From this viewpoint Jobs seems to have been an unbridled success but Apple’s 2001 sales were down 32% on the previous year. This may be due to the global downturn in the economy or could it be that it is time for yet another CEO!
Steve Jobs’ Next Move.
This is the $3.5 million, plus bonuses, question. I think that Steve Jobs was right to attempt to streamline the company’s products by reducing production from 15 to 3 models. In my opinion in Apple’s search to be at the forefront of the computer revolution they had bitten off a bit more than they could chew. This is shown historically by the technologically next generational, but economically unviable “Lisa” and more recently by the IBM collaboration on Taligent and Kaleida which was a $600 million dollar waste as neither side would switch to this new technology.
I believe that they should continue their resurgence into the Education sector and attempt to make that their central base which they can rely on in times of economic downturn. The Education sector is less likely to be as volatile as the external market and Apple’s whole “I think, therefore iMac” strategy should be ideal for this.
Apple’s sideline in peripheral technological uses has been both a critical and economic success with products such as the iPOD becoming a hit. I think that Apple has the right profile to enter the entertainment industry with confidence as its current marketing strategy portrays it is as youthful, exciting and innovative. It perhaps could attempt to produce a “hit” entertainment product every 6 to 12 months as it did in the past.

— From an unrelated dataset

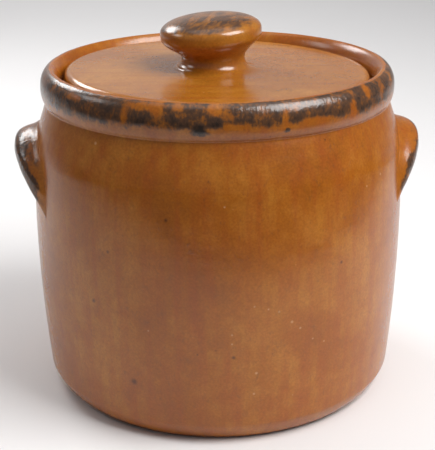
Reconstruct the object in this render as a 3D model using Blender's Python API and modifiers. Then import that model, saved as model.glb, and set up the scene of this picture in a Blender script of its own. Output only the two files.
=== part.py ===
"""Lidded stoneware canister: a turned jar with a rolled rim and two lugs, and a lid with a knob.

Metres, +Z up. The origin is the centre of the flat base, and the two lugs lie on the X axis. The lid
rests on a ledge, the gallery, just inside the rim. Run it with: blender --background --python part.py
"""

import math

import bmesh
import bpy

MM = 0.001

# Driving sizes, in millimetres.
BODY_RADIUS = 100.0
BELLY_HEIGHT = 91.0
RIM_HEIGHT = 176.3
RIM_RADIUS = 93.8
WALL = 9.0
FLOOR = 9.5
MOUTH_RADIUS = 75.0
LEDGE_HEIGHT = 165.0
LID_RADIUS = 80.9
LID_TOP = 173.1
LID_GAP = 0.3
KNOB_RADIUS = 27.0
KNOB_TOP = 201.7
LUG_HALF_WIDTH = 43.0
LUG_REACH = 11.2

# Body of the jar. The belly is a flat curve that is a little tighter above its widest height than below.
FOOT_RADIUS = 88.2
FOOT_BEVEL = 1.0
HEEL_RADIUS = 89.0
HEEL_HEIGHT = 11.0
HEEL_POWER = 1.25
CURVE_BELOW = 0.0006
CURVE_ABOVE = 0.00086
SHOULDER_HEIGHT = 134.0
SHOULDER_POWER = 1.3
GROOVE_HEIGHT = 157.7
GROOVE_RADIUS = 91.6

# Rolled rim, a bead that is round above and a little squarer below, over the groove.
ROLL_HEIGHT = 166.5
ROLL_CREST_RADIUS = 87.5
ROLL_UNDER_RADIUS = 90.6
ROLL_UNDER_DEPTH = 8.6
ROLL_UNDER_POWER = 2.2
ROLL_UNDER_ANGLE = -70.0

# Inside of the jar. The wall eases in over its shoulder to the mouth, and the ledge lies outside that.
INNER_CORNER = 14.0
MOUTH_HEIGHT = 160.8
LEDGE_BEVEL = 1.0
GALLERY_RADIUS = 83.0
GALLERY_CORNER = 1.4
GALLERY_HEIGHT = 168.4
ROLL_INNER_POWER = 1.6

# Lid. The top of the plate slopes a little down towards +X, and the knob leans a little towards -X.
LID_EDGE = 3.2
LID_FOOT_EDGE = 1.5
LID_SLOPE = 0.022
KNOB_SHIFT = 2.0
KNOB_LEAN = 3.9
LEAN_START = 175.0
LEAN_END = 186.0
KNOB_MIDDLE = 193.2
KNOB_UNDER = 190.5
KNOB_POWER = 2.2
NECK_RADIUS = 16.9
NECK_HEIGHT = 179.3
NECK_FLARE = 5.0
NECK_FLARE_HEIGHT = 176.7
NECK_FLARE_POWER = 2.1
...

Apple still has the only real alternative to Microsoft in terms of Operating Systems and so I don’t think that Steve Jobs should allow this position to be lost. He seems to be conscious of this as he told “Fortune” Magazine “We own one of two high-volume OS in the world”.
If Steve Jobs can once again show the visionary brilliance that took him to becoming a billionaire by the age of 25 then there is no reason why Apple can’t “print money”.
Harvard Business School. “Apple Computer 2002.” Yoffie and Wang. March 2001.